Acceptable option with small nipple cones but difficult with advanced keratoconus

Better visual acuity but more risk of corneal abrasions and apical scarring

Most widely-accepted and safest modality of GP CL fitting




In conclusion, CLs must always be fitted and prescribed by a qualified and competent practitioner after a careful fitting procedure that includes an eye examination to determine whether the CL is suitable for the patient.
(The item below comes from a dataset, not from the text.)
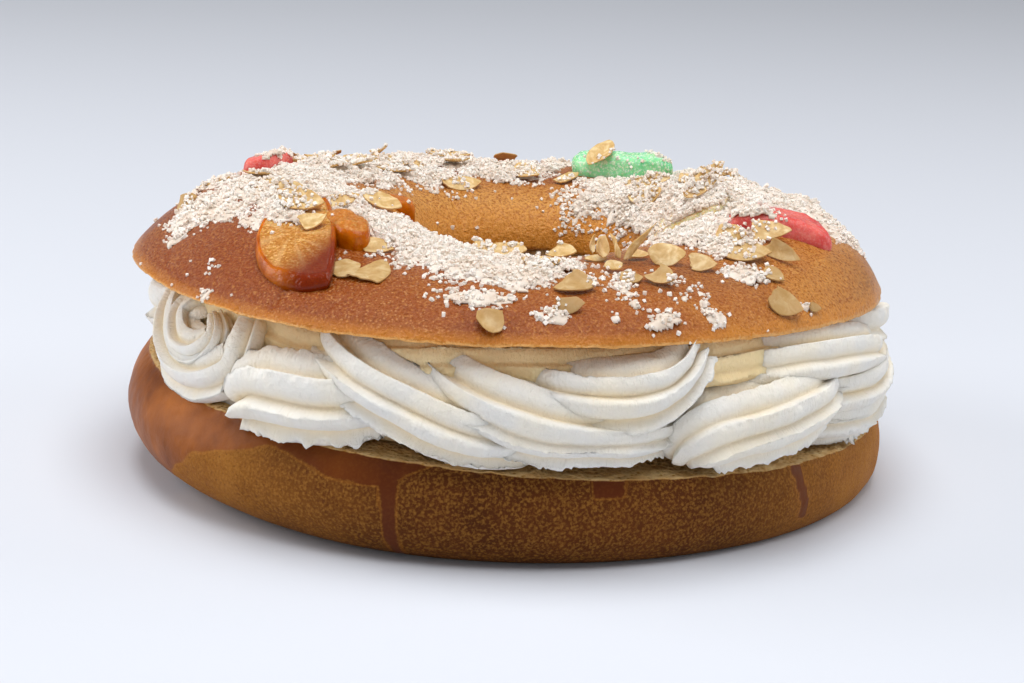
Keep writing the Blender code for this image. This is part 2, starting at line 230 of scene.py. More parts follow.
def upper_bread(finish, steps=560, crust_steps=120, cut_steps=26):
    """Upper half of the bread with an uneven crust, pinches and a torn rim."""
    inward = np.concatenate([
        -np.cos(np.linspace(0, math.pi, crust_steps)),
        np.linspace(1, -1, cut_steps + 2)[1:-1],
    ])
    crust = np.concatenate([np.ones(crust_steps), np.zeros(cut_steps)])
    angle, inward = np.meshgrid(np.linspace(0, 2 * math.pi, steps, endpoint=False), inward, indexing="ij")
    crust = np.broadcast_to(crust, angle.shape)
    inner, outer = hole_radius(angle), upper_radius(angle)
    radius = (inner + outer) / 2 - inward * (outer - inner) / 2
    x, y = radius * np.cos(angle), radius * np.sin(angle)
    z = np.where(crust > 0, crust_height(x, y), lid_under(angle, -inward))
    points = np.stack([x, y, z], axis=-1).reshape(-1, 3)
    crust, inward, angle = (row.reshape(-1) for row in (crust, inward, angle))
    away = 1 - np.abs(inward)
    swell = bumps(points, (0.55, 26, 1), (0.22, 9, 2), (0.05, 2.2, 3))
    rim = np.exp(-(1 + inward) / TORN_RIM)  # 1 at the outer rim
    around = flat_places(np.cos(angle), np.sin(angle))
    torn = bumps(around * UPPER_RADIUS, (0.4, 1.5, 4), (0.35, 3.5, 7), (0.4, 11, 5))
    reached = np.hypot(points[:, 0], points[:, 1])
    for place, reach, depth, width, length in PINCHES:
        off = np.radians((np.degrees(angle) - place + 180) % 360 - 180) * reach
        fall = np.exp(-((off / width) ** 2) - ((reached - reach) / length) ** 2)
        swell -= depth * fall * crust * (0.6 + 0.6 * np.cos(off / width * 4))
    points[:, 2] += swell * np.where(crust > 0, np.clip(away * 12, 0, 1), 0.3)
    points[:, 2] += torn * rim
    points += around * (0.7 * torn * rim)[:, None]
    points[:, 2] += (1 - crust) * bumps(points, (0.35, 1.6, 6))
    points += np.array([MIDDLE.x, MIDDLE.y, 0])
    obj = build("upper_bread", points, sheet_faces(steps, crust_steps + cut_steps, True, True), finish)
    store(obj, "crumb", np.clip((1 - crust) + 0.9 * rim, 0, 1))
    # Rise feeds painted light on the shaded low part of the hole's wall; on the outer side it climbs three
    # times as fast, which leaves only a thin golden edge at the rim
    store(obj, "rise", np.clip(away * np.where(inward < 0, 3, 1), 0, 1))
    wall = np.clip((inward - 0.35) / 0.4, 0, 1)
    store(obj, "golden", np.maximum(wall, 0.62 * near(angle, 338, 7) * np.clip((0.15 - inward) / 0.5, 0, 1)))
    store(obj, "ruddy", 0.95 * near(angle, 218, 2.0) * np.clip((0.2 - inward) / 0.4, 0, 1))
    return outward(obj)


TORN_RIM = 0.012  # how far in the upper half's rim is torn, as a share of half the ring's width
TORN_EDGE = 0.035  # how far down the lower half's cut edge is torn, as a share of its height
FLANK_BEND = 0.6  # share of a flank's points that follow its rounded foot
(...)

This will help in minimizing future risk of CL complications.28 It should be the practitioner’s responsibility to prescribe a CL made from a physiologically appropriate material that will induce minimal mechanical impact on the corneal surface while providing the required optical correction to improve the patient´s quality of vision and life.28,56 However, CL practitioners need to be completely aware of evidence-based guidelines and CPGs that include an objective pathway to choose CL characteristics (design, geometry, material, etc.), with clinically validated support of the recommendations to calculate lens parameters (BOZR, lens diameter and lens geometry), based on clinical research with prospective, randomized and well-designed studies (case-control, cohort, or clinical trials studies), that should be developed and assessed under high standards (AGREE). These new evidence-based guidelines or CPGs will not only improve the safety and transparency of CL fitting procedures, but also guarantee the best patient care with less cost to patients with irregular cornea requiring RGP, improving their vision and quality of life (QoL) significantly.